L’angolo di Michele Anselmi

Se vi piace Silvio Orlando, il suo recitare tra malinconia sommessa e ulcerazione esistenziale, da domani 3 novembre si può vederlo, oltre che in “Ariaferma” di Leonardo Di Costanzo, anche nel film “Il bambino nascosto” di Roberto Andò. Preso alla Mostra di Venezia come titolo di chiusura fuori concorso, adesso si misura con il pubblico vero, pagante. Intendiamoci, Andò, classe 1959, è uno scrittore sensibile, un bravo regista di cinema, teatro e opera lirica, un siciliano colto e gentile; tuttavia, come scrissi dal Lido due mesi fa, forse non è sempre una buona idea portare sullo schermo i propri romanzi. Dopo “Sotto falso nome” e “Il trono vuoto” tocca, appunto, a “Il bambino nascosto”, pubblicato nel 2020 da La Nave di Teseo e ora film prodotto da Angelo Barbagallo e Rai Cinema.
Ciò che sulla pagina custodisce un senso misterioso ed evocativo al cinema rischia di diventare un esercizio di stile un po’ fine a sé stesso. In questa sorta di “kammerspiel” ambientato nel quartiere di Forcella, a Napoli, succede che un sessantenne professore di conservatorio, tal Gabriele Santoro, abitudinario e solitario, si ritrovi in casa senza saperlo un ragazzino in fuga da qualcosa. Ciro abita al piano di sopra, ma non vuole tornare dai suoi, teme il padre camorrista. Che cosa ha combinato? E perché il pianista, pure sapendo che sta per mettersi nei guai seri, accoglie quel piccolo fuggitivo già così contagiato dal culto delle pistole, del “machismo”, della violenza?

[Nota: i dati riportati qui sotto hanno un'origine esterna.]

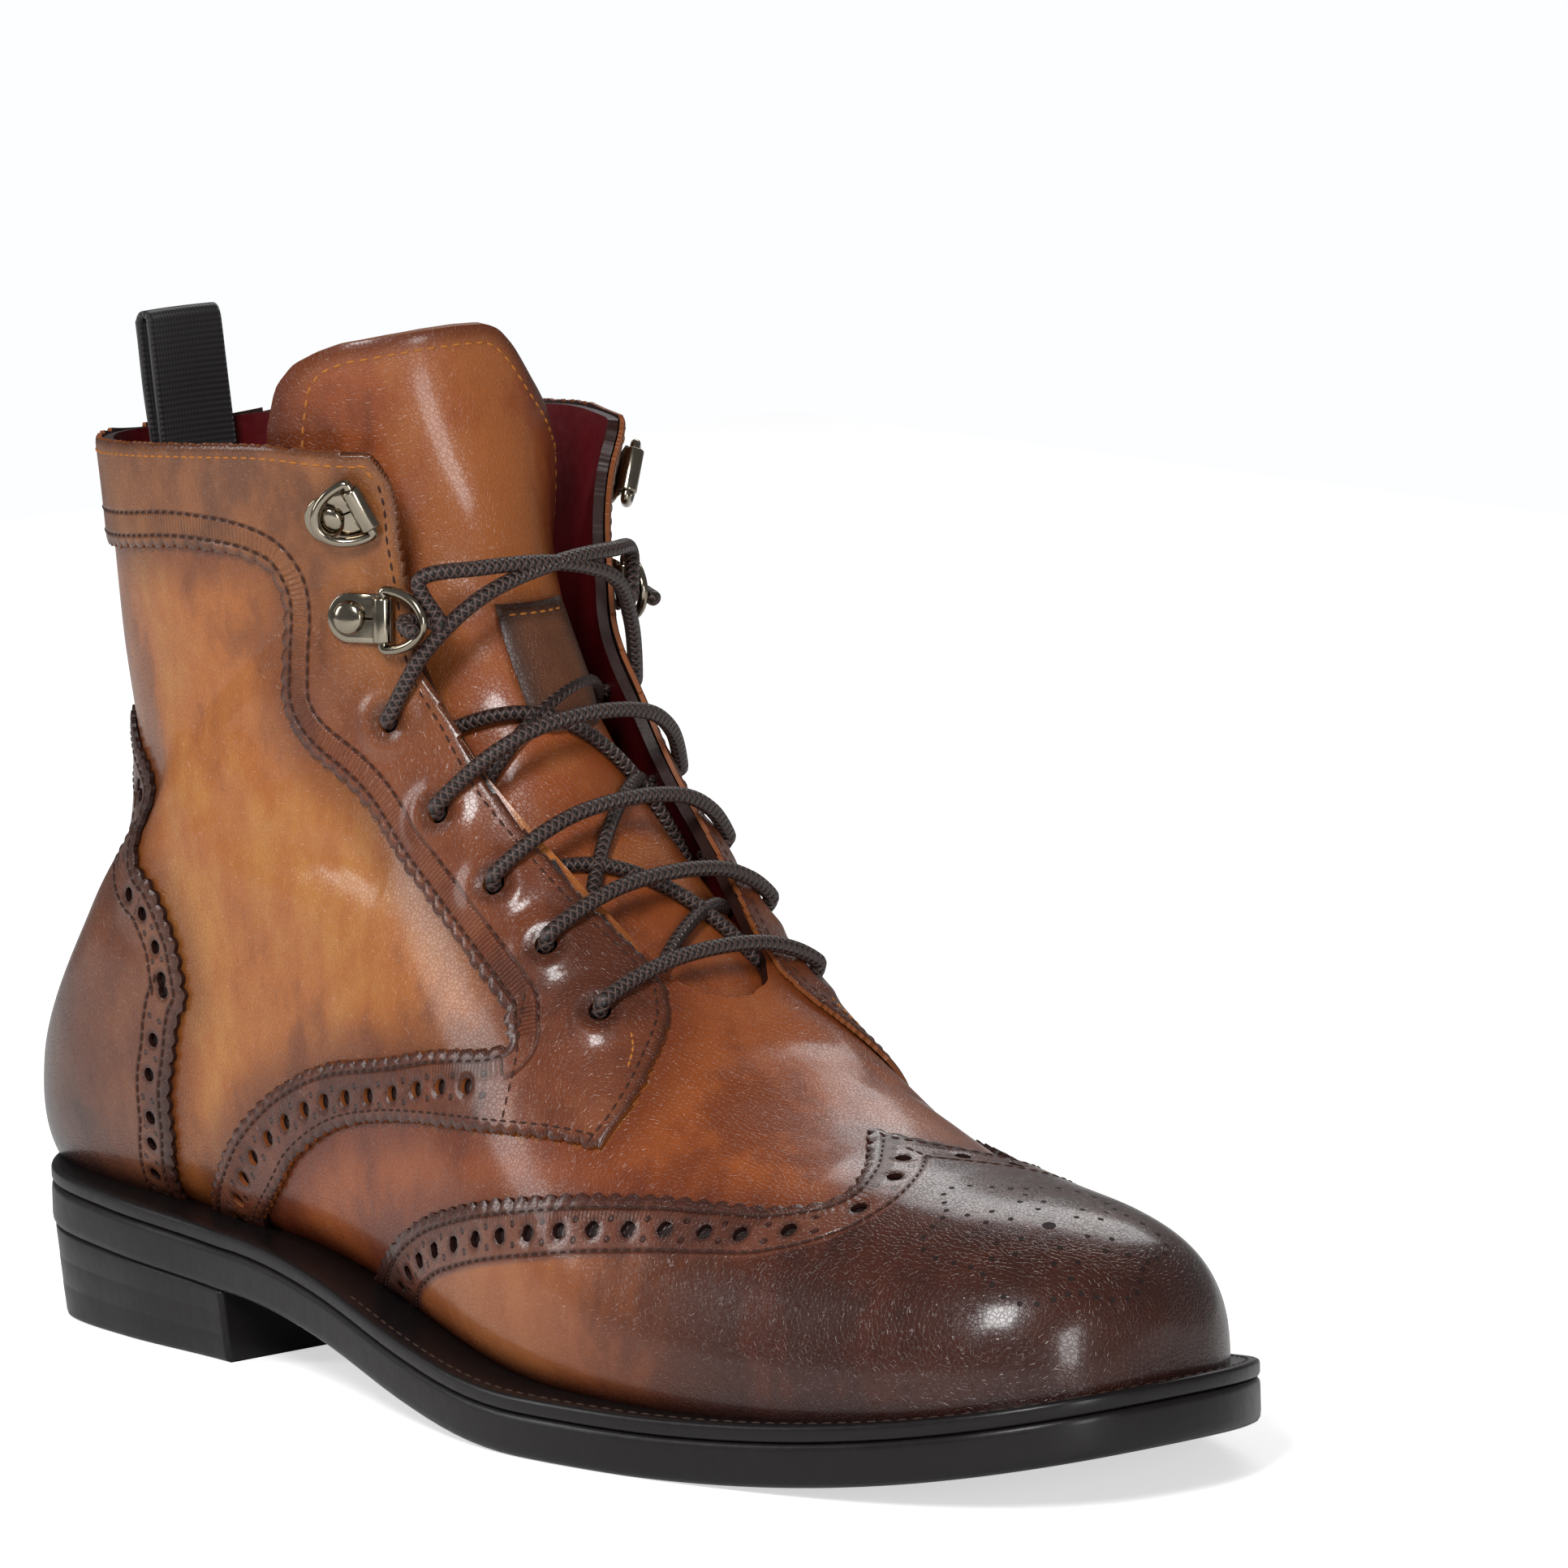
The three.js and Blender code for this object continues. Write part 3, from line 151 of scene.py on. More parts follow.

Avrete capito la dinamica psicologica che si crea: il ragazzino, sboccato e mitomane, mai svezzato, trova nel pianista una specie di padre, un sostegno inatteso, solidale; mentre il vecchio, misantropo e pure omosessuale, negatosi all’attività concertistica sentendosi forse inadeguato, trova una ragione per compiere un gesto di generosità e sentirsi meno solo.
Se il piccolo Giuseppe Pirozzi interpreta d’istinto Ciro, Silvio Orlando fa un po’ Silvio Orlando nei panni del “maestro”: laconico, umorale, in rotta col fratello, anaffettivo, e tuttavia capace perfino di armarsi di una Beretta calibro 9 per difendere il ragazzo da una possibile esecuzione ordinata da un boss locale.
Tra citazioni poetiche da Kavafis, omaggi a Totò e frasi a effetto del tipo “Tra la legge e l’amore oggi sceglierei l’amore”, il film intreccia meditazione senile e andamento da thriller partenopeo, nel senso di una minaccia costante, da microcosmo nel quale tutti si sfiorano senza parlarsi. “Il bambino nascosto” mi sembra un po’ inerte, recitato così così, benché siano coinvolti attori di valore come Roberto Herlitzka, Lino Musella e Gianfelice Imparato, diciamo molto racchiuso nelle suggestioni che vengono dalla fotografia di Maurizio Calvesi.